For the Love of All Things Genuine
It’s time to get back to the real things
Turn my eyes from looking at worthless things. — (Psalm 119:37, ESV)
Some time ago, I was perusing items at a garage sale that featured mostly gently used baby items. I didn’t need baby items but something caught my eye.
The slightly used store-bought comforter set was wrapped up in plastic with a hefty price tag of $150.00. Tossed to the side of that was a small baby quilt hand-stitched with Winnie the Pooh characters made from scraps of material and clothing. It was priced at $2.00.
My hand instinctively reached for the hand-stitched quilt when the woman said, “Oh, my grandma made that, you can have it for a buck.” What would you have done? Yes, I snatched it for a buck!
Taking that made-with-love quilt home made me feel like I had placed value on the love her grandmother had sewn into that quilt. I never had the chance to have a grandmother sew (or sow) anything into my life because I lost one when I was a baby and the other was lost to our family in a different way.
If my grandmother hand stitched this for my baby, I’d never let it go — not for a million dollars, I thought.
Rescuing handmade items is something I often do. It’s my way of showing value to something others have discarded and to the person who made it. It corresponds with a penchant I have for seeking out genuine things. I’ve always been turned off by inauthenticity — from products to personalities.
I am sure we all crave the real thing, the genuine product, not a knock-off or substitute. But we have to know what the real thing is before we can identify the fake. When bank tellers are in training they don’t study counterfeit bills, they study real bills. When they know what an authentic $50 dollar bill looks like they can spot any fake.
Maybe society’s inability to spot inauthentic items and lack of appreciation for the real thing is a direct result of our fast-paced lives. We can’t take time to dig deep, to search for the real thing, or to wait for it if producing it takes a while.
We have settled for instant gratification — a burger that is fast and cheap but we question if it’s genuinely a real meat pattie. Shudder, don’t think too long about it — do we really want to know the truth? — just scarf it down and keep going.
Our consumer-driven diet for fast and cheap has resulted in inauthentic and fake. Does this bother you as much as it bothers me?
And why is it so hard to find genuine things? My daily Facebook feed is loaded with ads for clothing, bags, shoes, investments, coaching — I can’t decipher what’s worth my attention and money and what’s just another fake attempt to get me to part with cash from my bank account.
Fake news, scam emails, phishing, fake friends, airbrushed photos, touched up images, doctored data, half-truths, click-bait headlines…we are surrounded by the fake and inauthentic. Don’t you crave something real, something genuine about now?

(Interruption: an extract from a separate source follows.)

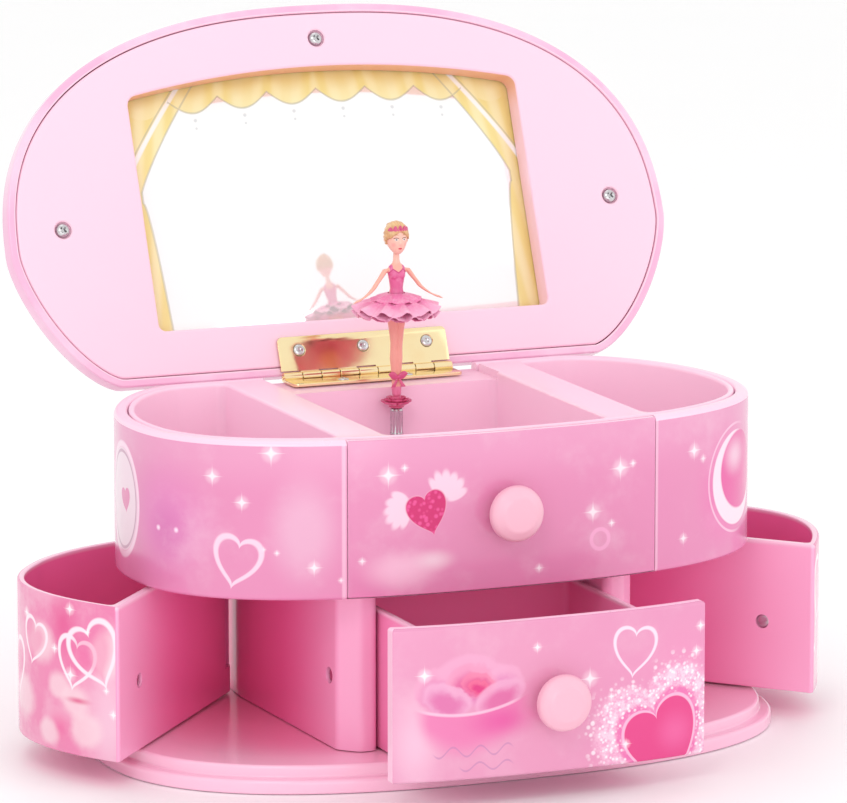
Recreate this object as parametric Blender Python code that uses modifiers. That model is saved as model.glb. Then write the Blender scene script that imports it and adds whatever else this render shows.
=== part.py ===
"""Ballerina jewellery box: oval base, two swing-out side trays, a pulled-out drawer,
a fixed middle tier with three open compartments, a hinged mirror lid and a dancer
that turns on a spring movement. Units are metres, +Z is up and the front faces -Y."""
import math

import bmesh
import bpy
import numpy as np
from mathutils import Matrix, Vector

MM = 0.001

# Case outline, seen from above
HALF_WIDTH = 100.0
FRONT_DEPTH = 59.0
BACK_DEPTH = 53.0
BACK_STRAIGHT = 64.0
FRONT_POWER = 2.55
BACK_POWER = 1.75
CASE_POINTS = 96

# Heights of the fixed tiers
BASE_TOP = 8.0
BASE_STEP = 4.4
BASE_REACH = 8.0
BASE_STEP_REACH = 4.2
LOWER_TOP = 56.7
DECK_UNDER = 57.0
DECK_TOP = 59.5
RIM = 105.0
SHELL_WALL = 4.2
GAP = 0.3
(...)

For the love of all things genuine, I offer you this starter list and invite you to add to it. Let the words evoke sights, scents, and memories. Make a list of items that you will no longer settle for fake substitutes. Begin your journey back to the real thing.

Pure honey
After keeping bees for a couple of years, I can assure you there is a difference between honey straight from the hive and honey doctored up and sold in stores. I can also tell you that when bees are allowed to collect from nature’s offerings the honey is distinct and flavorful versus bees that are fed a steady diet of sugar water.
Maple syrup
It’s worth the price, people! Just do it!
100% cotton (organic to boot)
I have some socks that have lasted me almost a decade made from organic cotton. They are soft and stay put. Invest now, save later! It’s time to start paying attention to what we put on our bodies as much as what we put in our bodies.

Natural hair color
Blondes want to be grey and silver-headed women want to be blonde again, brunettes lighten and color — only her hairdresser knows for sure! As for me, I’ve decided to let nature do what she does best. I now have young girls asking me where I get my hair “done.” It’s all me, baby, and I love it!
Heirloom fruits and vegetables
The other day my husband brought home Idaho potatoes for baking. I refuse to use them. They rank up there with the Red “Delicious” (that’s using the word lightly) apple that has been bred for mass consumption but not flavor or texture. Gag! Give me some potatoes fresh from the soil or an apple that nobody recognizes.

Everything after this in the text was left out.